A growing number of analytically-led organisations are optimising their data science resources through the creation of a data lab. Reference examples include Aviva’s global data science practice Quantum and Rolls-Royce R² Data Labs. Headcounts in these examples are high (c500 at Aviva), although this often reflects the centralisation of existing practice areas into a single location – scale is not in itself a determinent of a successful data lab, although there is a degree of critical mass required.

When considering the creation of a data lab, a number of critical success factors should be considered:

Operating principles: the focus of the work carried out within the data lab should be research and development, not optimisation of business as usual and operations. The goal is to find breakthrough ideas, not incremental gains – these are better acheived within conventional data analytics centres. Invention, not innovation is the operating principle that typifies a data lab. Given this approach, data scientists in the lab should have freedom to fail – projects are part of an iterative process, rather than specifically goal-oriented. However, this is not an academic research institute, so data science teams should not be allowed to pursue pure “blue-skies” projects – the focus must be on aligning invention to business benefits.

Staffing: it is axiomatic that a data lab will be staffed with high academic achievers, notably PhDs and MScs. One consequence of this is that pay grades and job hierarchies within the data lab need to be decoupled from those of the core organisation. This can be politically challenging, but establishing this precedent from the outset will avoid internal conflicts later. Similarly, there should be clear career progression maps within the data lab itself that allow practitioners to advance without necessarily moving away from their are of activity (ie, becoming more senior without having to take on management responsibilities). As well as data scientists, however, the data lab will also need to employ data engineers who are capable of translating successful models into production-capable outputs. It also needs project managers who act as the translators into and out of the business, ensuring alignment of the practice with the parent organisation.

Technology: data science typically operates on an alternative technology stack to business as usual processes. A major constraint on the success of data labs is the ability of IT to support and deliver this environment – a major improvement in maturity can result from giving the data lab greater autonomy in its technology selection and deployment, although it is still rare to allow it to operate in a completely standalone way, not least because this can make productionisation of successful models even more of a challenge.

Data access and governance: one of the most difficult resources to deliver into a data lab is access to data in a way that is timely, yet governed. The fundamental principle of data science is exploration of data sets without pre-conditioning in order to identify meaningful patterns. Yet this can run counter to data governance principles, especially data protection and privacy. Data minimisation, anonymisation, aggregation and access control are essential dimensions of data management within the data lab (as elsewhere). This can cause some conflict between data scientists and data governors, but a risk-based approach to what data is accessible and to what extent it can be freely moved and viewed is critical.

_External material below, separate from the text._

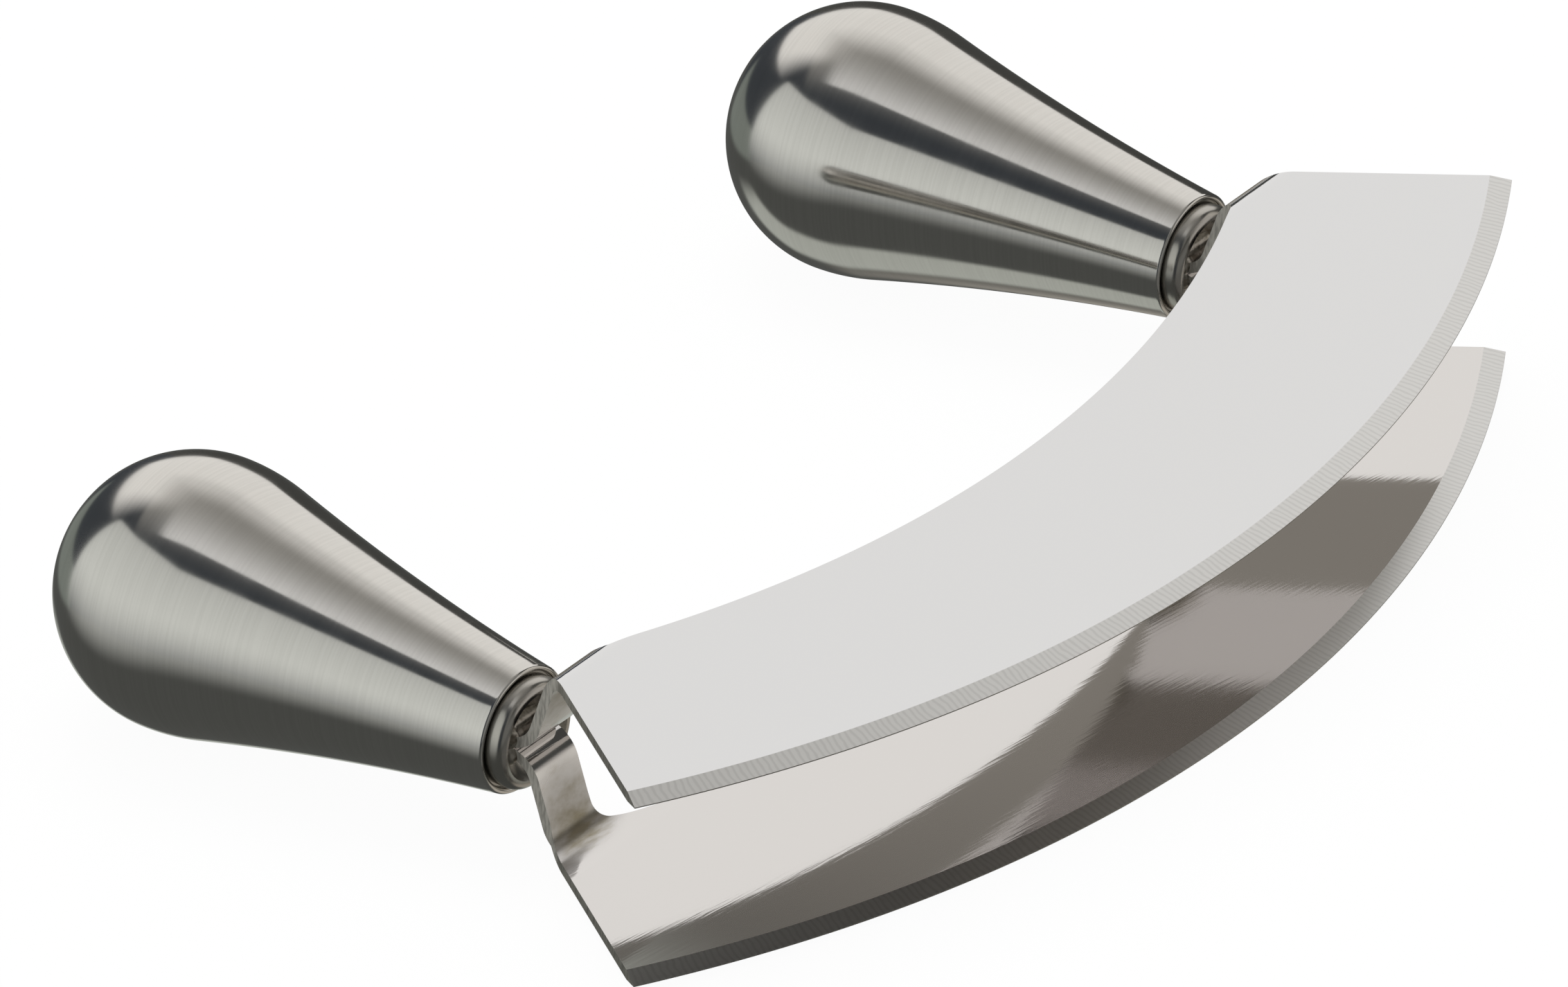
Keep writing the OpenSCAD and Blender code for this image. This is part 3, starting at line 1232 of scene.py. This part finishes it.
def aimed(distance: float, *directions: tuple) -> tuple:
    """Finds points in the studio by the directions in which the handles see them.

    Args:
        distance: metres from the middle between the handles.
        directions: degrees from the front, round by the right, and degrees above the handles' height.

    Returns:
        The points.
    """
    points = []
    for azimuth, elevation in directions:
        az = math.radians(azimuth)
        el = math.radians(elevation)
        level = distance * math.cos(el)
        points.append((math.sin(az) * level, HANDLES_AT[1] - math.cos(az) * level,
                       HANDLES_AT[2] + math.sin(el) * distance))
    return tuple(points)


@dataclass
class Studio:
    """The plain room round the object: floor, soft light, and the boards that the steel mirrors."""

    half_room: float = 1.6
    ground_z: float = -0.5
    room_top: float = 4.0
    wall_glow: float = 1.5
    floor_glow: float = 0.96
    plain_light: float = 0.8
    floor_size: float = 12
    lamp_place: tuple = (0.3, 0.4, 1.6)
    lamp_size: float = 1.2
    lamp_watts: float = 12

    def build(self) -> None:
        """Makes the whole room."""
        self.world()
        self.floor()
        self.lamp()
        for card in self.cards():
            card.build()

    def cards(self) -> list:
        """Lists the boards and walls, from the far ones to the near ones.

        Returns:
            The cards.
        """
        w = self.half_room
        low = self.ground_z
        high = self.room_top
        cards = []
        for name, (x1, y1), (x2, y2), colour in (
                ("back_wall", (-w, w), (w, w), "#33363A"), ("left_wall", (-w, -w), (-w, w), "#33363A"),
                ("right_wall", (w, w), (w, -w), "#3A3A38"), ("front_wall", (w, -w), (-w, -w), "#6E6E6C")):
            corners = ((x1, y1, low), (x2, y2, low), (x2, y2, high), (x1, y1, high))
            cards.append(Card(name, corners, colour, self.wall_glow))
        return cards + [
            Card("front_board", aimed(1.4, (28, -14), (66, -14), (66, 30), (28, 30)),
                 "#C9C5BE", 1.3, (0.2, 0.2, 0.2, 0.2)),
            Card("dark_ground", ((-w, -w, low), (w, -w, low), (w, w, low), (-w, w, low)),
                 "#454644", self.wall_glow),
            Card("ceiling", ((-1.5, -1.5, 2.0), (1.5, -1.5, 2.0), (1.5, 1.58, 2.0), (-1.5, 1.58, 2.0)),
                 "#93918D", 0.9, (0.7, 0.1, 0.1, 0.03), 1.5),
            Card("warm_board", aimed(1.3, (72, 14), (142, 5), (142, 70), (72, 70)),
                 "#D8D6D3", 1.42, (0.05, 0, 0.02, 0.55)),
            Card("warm_board_side", aimed(1.3, (142, 5), (194, 31), (194, 70), (142, 70)),
                 "#D8D6D3", 1.42, (0, 0.55, 0.02, 0.55)),
            Card("lit_ground", aimed(1.0, (148, -21), (196, -21), (196, -2), (148, -2)),
                 "#6C716C", 1.5, (0.1, 0, 0.2, 0.1)),
            Card("cool_board", ((-0.644, -0.162, -0.3), (-0.171, 0.728, -0.3), (-0.171, 0.728, 0.555),
                                (-0.644, -0.162, 0.555)), "#E4E6E2", 1.25, (0.1, 0.01, 0.5, 0.04), 0.62),
            Card("near_ground", ((-0.005, -0.03, -0.12), (0.1, -0.03, -0.12), (0.1, 0.3, -0.12),
                                 (-0.005, 0.3, -0.12)), "#A3A6A0", 1.35, (0.2, 0.25, 0.05, 0.3)),
            Card("warm_ground", ((0.03, -0.1, -0.13), (0.5, -0.1, -0.13), (0.5, 0.13, -0.13),
                                 (0.03, 0.13, -0.13)), "#A39F97", 1.0, (0.35, 0.1, 0.1, 0.15)),
            Card("front_ground", aimed(0.5, (15, -62), (92, -62), (92, -16), (15, -16)),
                 "#9A948B", 1.5, (0.2, 0.1, 0.1, 0.2)),
        ]

    def world(self) -> None:
        """Fills the room with plain light and shows white to the camera."""
        world = bpy.data.worlds.new("room")
        bpy.context.scene.world = world
        paint = Shading(world)
        plain = paint.add("Background", {"Color": WHITE, "Strength": self.plain_light})[0]
        white = paint.add("Background", {"Color": WHITE, "Strength": 1.0})[0]
        mix = paint.add("MixShader", {0: self.seen(paint), 1: plain, 2: white})[0]
        paint.add("OutputWorld", {"Surface": mix})

    @staticmethod
    def seen(paint: Shading) -> NodeSocket:
        """Tells the rays that show a surface from those that only light it.

        Args:
            paint: the nodes to add to.

        Returns:
            1 for a ray that comes from the camera, a reflection or through glass, and 0 for others.
        """
        path = paint.add("LightPath", {})
        either = paint.add("Math", {
            "operation": "MAXIMUM", 0: path["Is Camera Ray"], 1: path["Is Glossy Ray"]})[0]
        return paint.add("Math", {"operation": "MAXIMUM", 0: either, 1: path["Is Transmission Ray"]})[0]

    def floor(self) -> None:
        """Lays the pale floor that the object stands on, white to the eye, with a faint shadow."""
        clear()
        bpy.ops.mesh.primitive_plane_add(size=self.floor_size, location=(0, 0, 0))
        floor = bpy.context.object
        floor.name = "floor"
        material = bpy.data.materials.new("pale_floor")
        paint = Shading(material)
        share = paint.add("Math", {"operation": "MULTIPLY", 0: self.seen(paint), 1: self.floor_glow})[0]
        matt = paint.add("BsdfDiffuse", {"Color": linear_colour("#F6F6F5")})[0]
        glow = paint.add("Emission", {"Color": WHITE, "Strength": 1.0})[0]
        mix = paint.add("MixShader", {0: share, 1: matt, 2: glow})[0]
        paint.add("OutputMaterial", {"Surface": mix})
        floor.data.materials.append(material)
        floor.visible_glossy = False

    def lamp(self) -> None:
        """Hangs one large soft lamp over the floor for the shadow."""
        data = bpy.data.lights.new("soft_lamp", "AREA")
        data.shape = "DISK"
        data.size = self.lamp_size
        data.energy = self.lamp_watts
        lamp = bpy.data.objects.new("soft_lamp", data)
        lamp.location = self.lamp_place
        lamp.rotation_euler = (-lamp.location).to_track_quat("-Z", "Y").to_euler()
        lamp.visible_glossy = False
        bpy.context.scene.collection.objects.link(lamp)


def main() -> None:
    """Builds the object piece by piece, then the room and the camera."""
    logging.basicConfig(level=logging.INFO, format="%(name)s: %(message)s")
    bpy.context.scene.view_settings.view_transform = "Standard"
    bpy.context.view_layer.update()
    sizes = Sizes()
    rest = Rest(sizes)
    Camera().build()
    pieces = Blade(sizes, rest).build() + Handle(sizes, rest).build()
    for piece in pieces:
        log.info("%s: %d faces", piece.name, len(piece.data.polygons))
    Studio().build()


if __name__ == "__main__":
    main()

Tasking: managing the in/out process of tasks on which the data lab works is central to the success of the operation. A balance needs to be struck between the agile working practices increasingly being adopted by conventional data analytics, involving regular updates on incremental projects, and the more long term-focused data science methodology. This is based in an iterative mindset where tests are repeated and evidence continuously reviewed which provides a point of commonality. The critical difference is the level of successul output and the timescales expected. Research by Rexer Analytics found that only 13% of data science projects reach production – a hit rate of just over one-in-ten. Managing expectations within the parent organisation to this level, while also encouraging data scientists to beat their own target, can lead to a productive, engaged practice.

Building success in the data lab

If the critical success factors outlined above are considered from the outset and carefully managed, then a data lab can become what it is intended to be – a driver of invention and breakthrough outputs. If initial piloting proves successful, then scaling of the data lab can be undertaken.

Sustaining this practice can be more achievable if a number of additional actions are considered:

Creating a data factory: while the ultimate goal of the data lab is to develop breakthrough ideas, the desire of the data scientists working in it is not to be tasked with ongoing, repeating tasks. Establishing a separate, parallel data factory which is responsible for the data engineering and productionisation of outputs, especially by automating many of these activities, helps to ensure data scientists do not become disillusioned and retain their appetite for experimentation.

Developing business engagement: in the early stages of a data lab, engagement with lines of business is likely to be constrained, with the focus on specific tasks. As confidence and success grows, the data lab should be encouraged to build much stronger links with the busness and to position itself as an open door to invention. This will require careful management, especially to abitrate between competing demands and to ensure no one function attempts to claim an excessive degree of this resource.

Financial outputs: a specific policy of patenting new inventions may form part of the basis of the operating principles of the data lab. (This is common practice among data labs operated by commercial organisations.) Creating and protecting IP in this way adds signficantly to the value of the parent organisation. There are also tax credits which can be earned from invention of this sort.

Measuring success

Advancing the maturity of data science in an organisation is likely to happen more rapidly through the creation of a data lab. Even so, few such practices are able to reach and sustain level 5 (“Optimised”), not least because of ongoing changes to the market, organisational structure and even business appetite to fund this area.

Realistically, however, a data lab should be aiming to achieve level 4 maturity (“Managed”) as measured by DataIQ Leaders CARBON. At this stage, typical answers to the same set of questions above are likely to be:

CARBON data science assessment – typical level 4 responses
Q: How does data science support innovation in your organisation, such as process improvement, product and service development?	A: Innovation and product/service development often uses data science input, but feedback about the effectiveness of the input is rare.
Q: Is there a defined career development path towards becoming a data science leader in your organisation?	A: We have a clear pathway and defined job roles which allow for career progression to the top level understood by all.
Q: How well do data scientists understand the needs of the wider organisation?	A: Data scientists are offered the opportunity to engage with line of business executives on a regular basis.
Q: To what extent is suitable technology provided to the data science function?	A: Data science has all the technology it has requested, subject to an approvals process, but no rapid commissioning pathway exists.